Records with modeling code:
-- start --
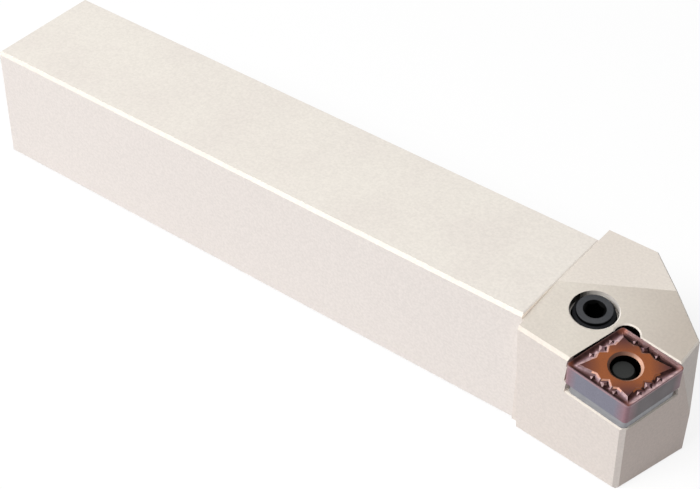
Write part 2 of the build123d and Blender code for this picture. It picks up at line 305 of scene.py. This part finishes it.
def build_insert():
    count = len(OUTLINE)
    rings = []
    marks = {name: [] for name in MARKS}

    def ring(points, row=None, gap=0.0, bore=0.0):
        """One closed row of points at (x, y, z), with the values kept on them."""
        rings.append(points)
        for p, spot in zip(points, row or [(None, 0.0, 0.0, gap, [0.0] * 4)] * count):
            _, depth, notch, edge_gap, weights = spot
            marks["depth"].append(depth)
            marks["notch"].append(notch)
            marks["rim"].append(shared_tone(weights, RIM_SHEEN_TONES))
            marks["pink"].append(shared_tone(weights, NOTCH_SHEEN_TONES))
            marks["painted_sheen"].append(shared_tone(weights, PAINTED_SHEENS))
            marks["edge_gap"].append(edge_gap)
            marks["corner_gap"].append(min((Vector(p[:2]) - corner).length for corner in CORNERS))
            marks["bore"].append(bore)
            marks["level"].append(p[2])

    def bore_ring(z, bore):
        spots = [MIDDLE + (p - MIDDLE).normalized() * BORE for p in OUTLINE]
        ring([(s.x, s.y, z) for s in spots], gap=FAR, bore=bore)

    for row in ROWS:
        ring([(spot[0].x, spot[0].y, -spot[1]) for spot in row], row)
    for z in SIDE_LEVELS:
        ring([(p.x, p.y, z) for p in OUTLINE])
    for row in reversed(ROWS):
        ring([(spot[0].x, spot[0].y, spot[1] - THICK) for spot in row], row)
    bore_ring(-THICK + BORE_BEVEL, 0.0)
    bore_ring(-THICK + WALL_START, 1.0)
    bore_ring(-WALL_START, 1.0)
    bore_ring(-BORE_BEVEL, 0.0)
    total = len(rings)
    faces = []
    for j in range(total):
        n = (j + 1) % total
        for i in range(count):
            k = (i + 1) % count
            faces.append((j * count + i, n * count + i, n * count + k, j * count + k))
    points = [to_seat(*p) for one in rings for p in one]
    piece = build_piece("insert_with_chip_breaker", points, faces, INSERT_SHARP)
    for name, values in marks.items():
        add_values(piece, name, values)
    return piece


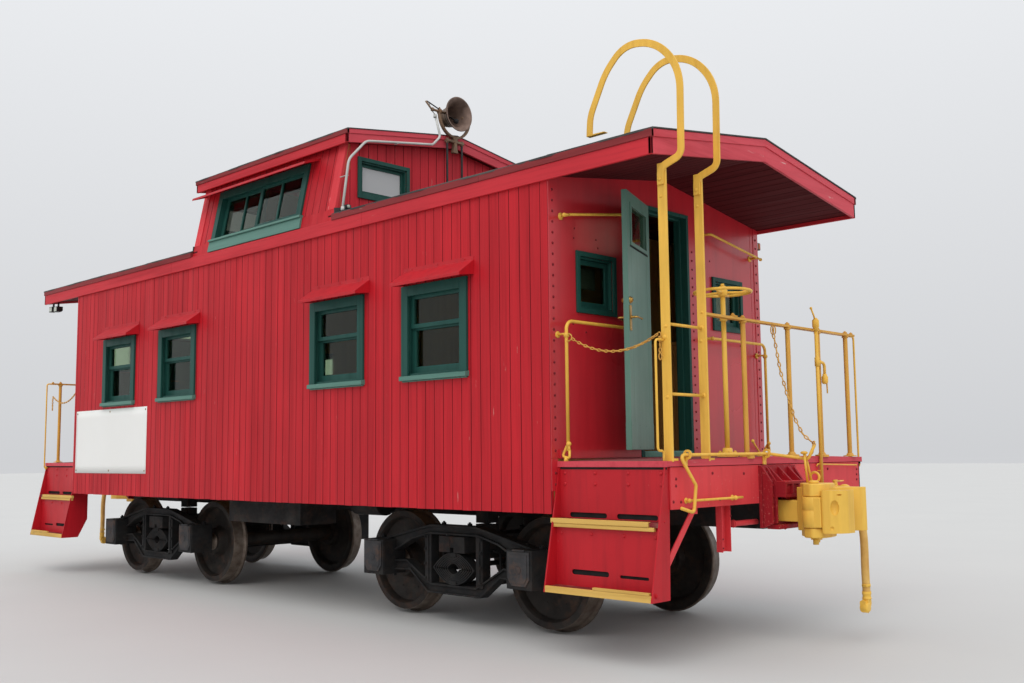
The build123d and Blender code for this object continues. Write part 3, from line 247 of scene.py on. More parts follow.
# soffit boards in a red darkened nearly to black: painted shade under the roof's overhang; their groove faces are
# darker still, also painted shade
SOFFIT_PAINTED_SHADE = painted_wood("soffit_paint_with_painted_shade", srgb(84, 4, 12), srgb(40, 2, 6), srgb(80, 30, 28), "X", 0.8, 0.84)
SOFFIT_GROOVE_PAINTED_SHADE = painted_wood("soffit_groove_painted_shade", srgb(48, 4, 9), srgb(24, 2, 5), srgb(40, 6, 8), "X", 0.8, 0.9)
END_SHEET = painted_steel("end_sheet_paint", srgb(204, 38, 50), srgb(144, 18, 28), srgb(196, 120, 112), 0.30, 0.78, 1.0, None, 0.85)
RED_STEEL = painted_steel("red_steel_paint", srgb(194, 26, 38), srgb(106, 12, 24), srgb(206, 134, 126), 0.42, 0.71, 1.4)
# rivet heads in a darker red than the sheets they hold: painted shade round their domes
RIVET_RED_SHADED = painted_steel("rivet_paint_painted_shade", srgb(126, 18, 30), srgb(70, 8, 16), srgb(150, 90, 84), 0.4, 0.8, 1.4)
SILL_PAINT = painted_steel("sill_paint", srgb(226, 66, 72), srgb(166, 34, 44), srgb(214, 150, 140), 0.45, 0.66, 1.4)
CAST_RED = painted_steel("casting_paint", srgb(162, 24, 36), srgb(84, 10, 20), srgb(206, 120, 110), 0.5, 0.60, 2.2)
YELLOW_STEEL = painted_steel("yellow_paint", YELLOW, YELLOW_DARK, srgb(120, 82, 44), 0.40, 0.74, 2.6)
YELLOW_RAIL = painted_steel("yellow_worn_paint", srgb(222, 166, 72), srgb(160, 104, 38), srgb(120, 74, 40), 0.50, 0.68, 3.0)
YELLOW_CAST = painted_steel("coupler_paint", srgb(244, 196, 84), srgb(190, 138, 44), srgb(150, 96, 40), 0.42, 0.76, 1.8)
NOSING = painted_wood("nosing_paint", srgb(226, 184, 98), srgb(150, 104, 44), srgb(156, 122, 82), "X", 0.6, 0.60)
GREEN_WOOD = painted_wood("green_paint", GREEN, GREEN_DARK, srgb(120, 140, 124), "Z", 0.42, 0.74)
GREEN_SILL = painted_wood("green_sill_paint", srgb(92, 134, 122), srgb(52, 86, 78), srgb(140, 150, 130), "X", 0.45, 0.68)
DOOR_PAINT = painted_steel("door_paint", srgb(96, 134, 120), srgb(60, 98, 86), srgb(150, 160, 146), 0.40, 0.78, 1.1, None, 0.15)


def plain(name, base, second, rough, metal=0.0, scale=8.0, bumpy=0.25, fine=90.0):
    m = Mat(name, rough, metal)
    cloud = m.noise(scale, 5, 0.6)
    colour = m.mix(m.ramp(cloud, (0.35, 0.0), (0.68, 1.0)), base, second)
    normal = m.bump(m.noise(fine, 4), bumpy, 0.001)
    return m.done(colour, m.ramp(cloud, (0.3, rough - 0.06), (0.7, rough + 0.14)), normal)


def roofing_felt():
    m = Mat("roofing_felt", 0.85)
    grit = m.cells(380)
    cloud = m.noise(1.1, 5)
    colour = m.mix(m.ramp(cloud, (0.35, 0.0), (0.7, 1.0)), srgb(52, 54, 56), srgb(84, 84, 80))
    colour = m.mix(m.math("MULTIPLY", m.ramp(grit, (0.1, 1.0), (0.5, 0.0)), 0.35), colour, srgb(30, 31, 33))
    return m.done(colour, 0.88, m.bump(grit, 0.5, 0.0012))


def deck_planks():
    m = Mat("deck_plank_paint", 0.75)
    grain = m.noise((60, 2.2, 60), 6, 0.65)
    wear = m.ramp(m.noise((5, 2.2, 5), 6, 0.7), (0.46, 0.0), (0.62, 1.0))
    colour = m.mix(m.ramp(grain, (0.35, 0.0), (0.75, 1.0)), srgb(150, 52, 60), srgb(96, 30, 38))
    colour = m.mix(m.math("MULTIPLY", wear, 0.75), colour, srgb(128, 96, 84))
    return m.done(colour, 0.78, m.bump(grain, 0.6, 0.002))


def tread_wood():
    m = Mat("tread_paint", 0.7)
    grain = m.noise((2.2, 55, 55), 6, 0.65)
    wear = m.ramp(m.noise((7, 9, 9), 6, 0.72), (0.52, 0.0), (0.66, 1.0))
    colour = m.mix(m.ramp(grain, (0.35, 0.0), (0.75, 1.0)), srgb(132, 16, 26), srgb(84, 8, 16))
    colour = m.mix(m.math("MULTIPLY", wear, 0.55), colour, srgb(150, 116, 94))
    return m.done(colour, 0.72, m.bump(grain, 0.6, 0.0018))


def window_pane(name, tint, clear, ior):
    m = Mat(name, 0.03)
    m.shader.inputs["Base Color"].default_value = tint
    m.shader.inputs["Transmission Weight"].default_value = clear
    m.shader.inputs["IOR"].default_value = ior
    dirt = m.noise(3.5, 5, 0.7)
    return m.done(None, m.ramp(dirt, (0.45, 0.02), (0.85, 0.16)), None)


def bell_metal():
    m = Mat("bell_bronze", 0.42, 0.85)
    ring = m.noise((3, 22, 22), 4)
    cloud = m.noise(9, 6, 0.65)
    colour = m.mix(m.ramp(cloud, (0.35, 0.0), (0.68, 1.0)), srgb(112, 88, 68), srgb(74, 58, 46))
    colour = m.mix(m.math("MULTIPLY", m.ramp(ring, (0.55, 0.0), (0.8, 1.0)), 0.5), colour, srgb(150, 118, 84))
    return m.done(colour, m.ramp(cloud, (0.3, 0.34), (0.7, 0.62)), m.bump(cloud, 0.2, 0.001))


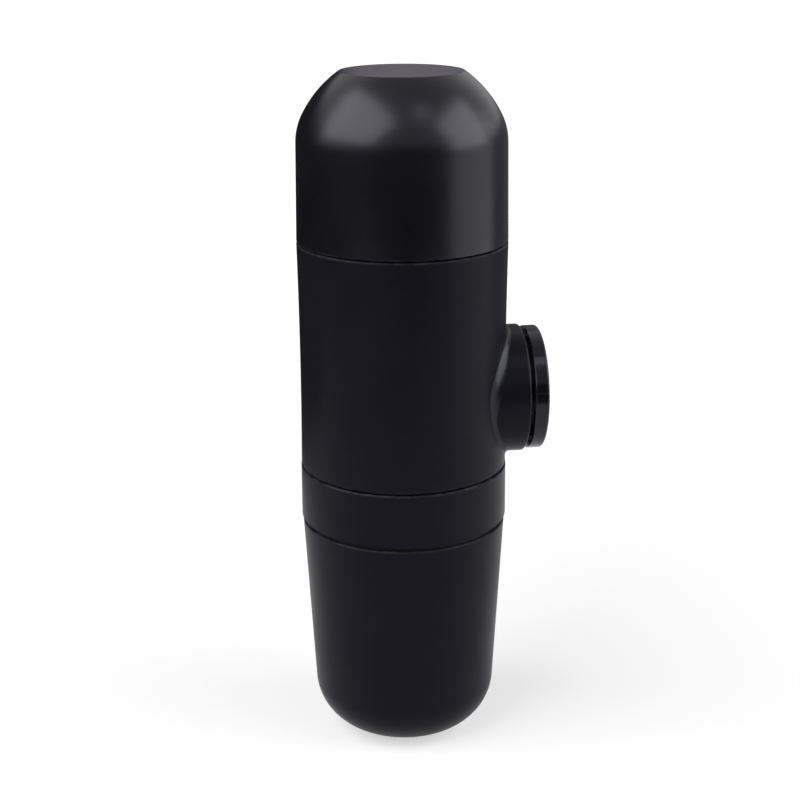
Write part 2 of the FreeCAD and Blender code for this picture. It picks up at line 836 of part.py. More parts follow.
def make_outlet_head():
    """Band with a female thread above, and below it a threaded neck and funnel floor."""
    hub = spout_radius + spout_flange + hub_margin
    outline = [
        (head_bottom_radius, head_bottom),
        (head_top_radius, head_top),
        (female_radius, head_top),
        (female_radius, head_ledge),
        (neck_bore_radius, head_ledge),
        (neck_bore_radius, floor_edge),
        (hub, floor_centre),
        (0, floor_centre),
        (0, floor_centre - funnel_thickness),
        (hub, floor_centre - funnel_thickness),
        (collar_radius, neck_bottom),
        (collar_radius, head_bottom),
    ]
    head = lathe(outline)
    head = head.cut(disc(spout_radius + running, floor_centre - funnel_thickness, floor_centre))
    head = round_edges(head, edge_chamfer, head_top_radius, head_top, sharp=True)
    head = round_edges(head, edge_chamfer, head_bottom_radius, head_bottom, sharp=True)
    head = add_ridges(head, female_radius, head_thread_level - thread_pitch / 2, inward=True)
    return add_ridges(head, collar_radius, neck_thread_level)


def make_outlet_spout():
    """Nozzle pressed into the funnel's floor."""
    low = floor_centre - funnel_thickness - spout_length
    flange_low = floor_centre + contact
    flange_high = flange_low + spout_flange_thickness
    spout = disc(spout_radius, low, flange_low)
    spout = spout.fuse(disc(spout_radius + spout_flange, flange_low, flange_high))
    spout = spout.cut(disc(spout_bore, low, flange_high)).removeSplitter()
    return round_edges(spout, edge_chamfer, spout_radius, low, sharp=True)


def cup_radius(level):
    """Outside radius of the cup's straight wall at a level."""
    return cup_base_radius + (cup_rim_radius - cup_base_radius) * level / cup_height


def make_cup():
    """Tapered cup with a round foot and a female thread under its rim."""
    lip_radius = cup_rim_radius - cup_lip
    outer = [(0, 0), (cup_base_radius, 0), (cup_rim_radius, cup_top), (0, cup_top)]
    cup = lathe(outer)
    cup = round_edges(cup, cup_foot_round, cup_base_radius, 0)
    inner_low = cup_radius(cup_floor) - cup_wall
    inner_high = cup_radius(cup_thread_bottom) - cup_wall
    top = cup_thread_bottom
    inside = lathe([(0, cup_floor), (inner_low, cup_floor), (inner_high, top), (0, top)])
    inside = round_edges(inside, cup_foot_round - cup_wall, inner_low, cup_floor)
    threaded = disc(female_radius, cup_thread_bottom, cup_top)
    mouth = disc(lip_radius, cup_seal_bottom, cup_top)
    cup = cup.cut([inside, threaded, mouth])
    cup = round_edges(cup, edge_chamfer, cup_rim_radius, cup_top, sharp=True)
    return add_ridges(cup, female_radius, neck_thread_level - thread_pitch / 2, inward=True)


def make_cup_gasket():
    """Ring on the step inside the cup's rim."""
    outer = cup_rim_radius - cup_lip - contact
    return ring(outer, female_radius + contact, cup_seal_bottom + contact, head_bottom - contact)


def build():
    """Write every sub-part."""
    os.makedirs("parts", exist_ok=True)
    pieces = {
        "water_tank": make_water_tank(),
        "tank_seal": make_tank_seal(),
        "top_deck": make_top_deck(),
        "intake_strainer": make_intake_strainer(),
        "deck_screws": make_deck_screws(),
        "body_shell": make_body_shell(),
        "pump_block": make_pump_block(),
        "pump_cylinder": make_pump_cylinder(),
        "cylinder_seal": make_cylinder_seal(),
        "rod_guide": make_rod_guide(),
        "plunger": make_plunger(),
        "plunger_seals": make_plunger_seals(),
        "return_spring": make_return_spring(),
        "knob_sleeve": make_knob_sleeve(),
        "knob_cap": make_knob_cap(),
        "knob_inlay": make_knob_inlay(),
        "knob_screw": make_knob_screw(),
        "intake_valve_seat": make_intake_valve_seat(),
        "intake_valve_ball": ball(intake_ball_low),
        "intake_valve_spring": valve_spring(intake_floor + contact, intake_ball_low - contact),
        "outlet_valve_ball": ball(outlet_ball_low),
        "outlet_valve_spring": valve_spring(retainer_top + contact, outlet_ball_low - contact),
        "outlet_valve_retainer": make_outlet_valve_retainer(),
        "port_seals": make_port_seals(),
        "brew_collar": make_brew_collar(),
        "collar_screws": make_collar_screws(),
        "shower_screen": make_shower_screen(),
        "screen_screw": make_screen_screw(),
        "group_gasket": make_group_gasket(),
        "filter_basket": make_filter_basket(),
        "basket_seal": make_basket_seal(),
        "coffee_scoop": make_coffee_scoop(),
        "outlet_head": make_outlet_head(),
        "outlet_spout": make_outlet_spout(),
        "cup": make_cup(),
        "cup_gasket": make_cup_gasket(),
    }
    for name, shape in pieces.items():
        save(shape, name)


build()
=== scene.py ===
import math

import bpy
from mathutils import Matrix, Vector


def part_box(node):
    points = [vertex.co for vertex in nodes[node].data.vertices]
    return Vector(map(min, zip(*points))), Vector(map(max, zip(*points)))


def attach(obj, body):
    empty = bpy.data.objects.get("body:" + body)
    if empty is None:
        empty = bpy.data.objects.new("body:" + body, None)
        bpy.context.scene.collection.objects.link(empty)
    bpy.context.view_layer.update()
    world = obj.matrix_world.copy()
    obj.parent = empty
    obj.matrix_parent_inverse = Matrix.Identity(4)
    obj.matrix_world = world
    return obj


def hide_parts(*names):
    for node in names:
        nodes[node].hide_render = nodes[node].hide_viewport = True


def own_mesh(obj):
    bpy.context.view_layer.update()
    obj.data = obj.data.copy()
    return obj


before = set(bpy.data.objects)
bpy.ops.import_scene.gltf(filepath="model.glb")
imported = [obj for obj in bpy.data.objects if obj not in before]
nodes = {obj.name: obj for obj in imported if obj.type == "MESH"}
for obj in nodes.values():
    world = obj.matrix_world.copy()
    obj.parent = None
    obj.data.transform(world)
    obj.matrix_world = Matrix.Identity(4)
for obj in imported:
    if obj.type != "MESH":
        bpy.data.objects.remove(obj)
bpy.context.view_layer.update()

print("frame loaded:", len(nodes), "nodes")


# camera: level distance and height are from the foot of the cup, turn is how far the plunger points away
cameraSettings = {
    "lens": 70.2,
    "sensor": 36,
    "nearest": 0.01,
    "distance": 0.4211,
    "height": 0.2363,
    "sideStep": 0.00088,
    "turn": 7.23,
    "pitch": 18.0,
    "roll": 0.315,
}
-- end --
Please quote exactly the lines from the one containing "obj.matrix_world = world" through the last line of the records above, both included, and nothing else.

    obj.matrix_world = world
    return obj


def hide_parts(*names):
    for node in names:
        nodes[node].hide_render = nodes[node].hide_viewport = True


def own_mesh(obj):
    bpy.context.view_layer.update()
    obj.data = obj.data.copy()
    return obj


before = set(bpy.data.objects)
bpy.ops.import_scene.gltf(filepath="model.glb")
imported = [obj for obj in bpy.data.objects if obj not in before]
nodes = {obj.name: obj for obj in imported if obj.type == "MESH"}
for obj in nodes.values():
    world = obj.matrix_world.copy()
    obj.parent = None
    obj.data.transform(world)
    obj.matrix_world = Matrix.Identity(4)
for obj in imported:
    if obj.type != "MESH":
        bpy.data.objects.remove(obj)
bpy.context.view_layer.update()

print("frame loaded:", len(nodes), "nodes")


# camera: level distance and height are from the foot of the cup, turn is how far the plunger points away
cameraSettings = {
    "lens": 70.2,
    "sensor": 36,
    "nearest": 0.01,
    "distance": 0.4211,
    "height": 0.2363,
    "sideStep": 0.00088,
    "turn": 7.23,
    "pitch": 18.0,
    "roll": 0.315,
}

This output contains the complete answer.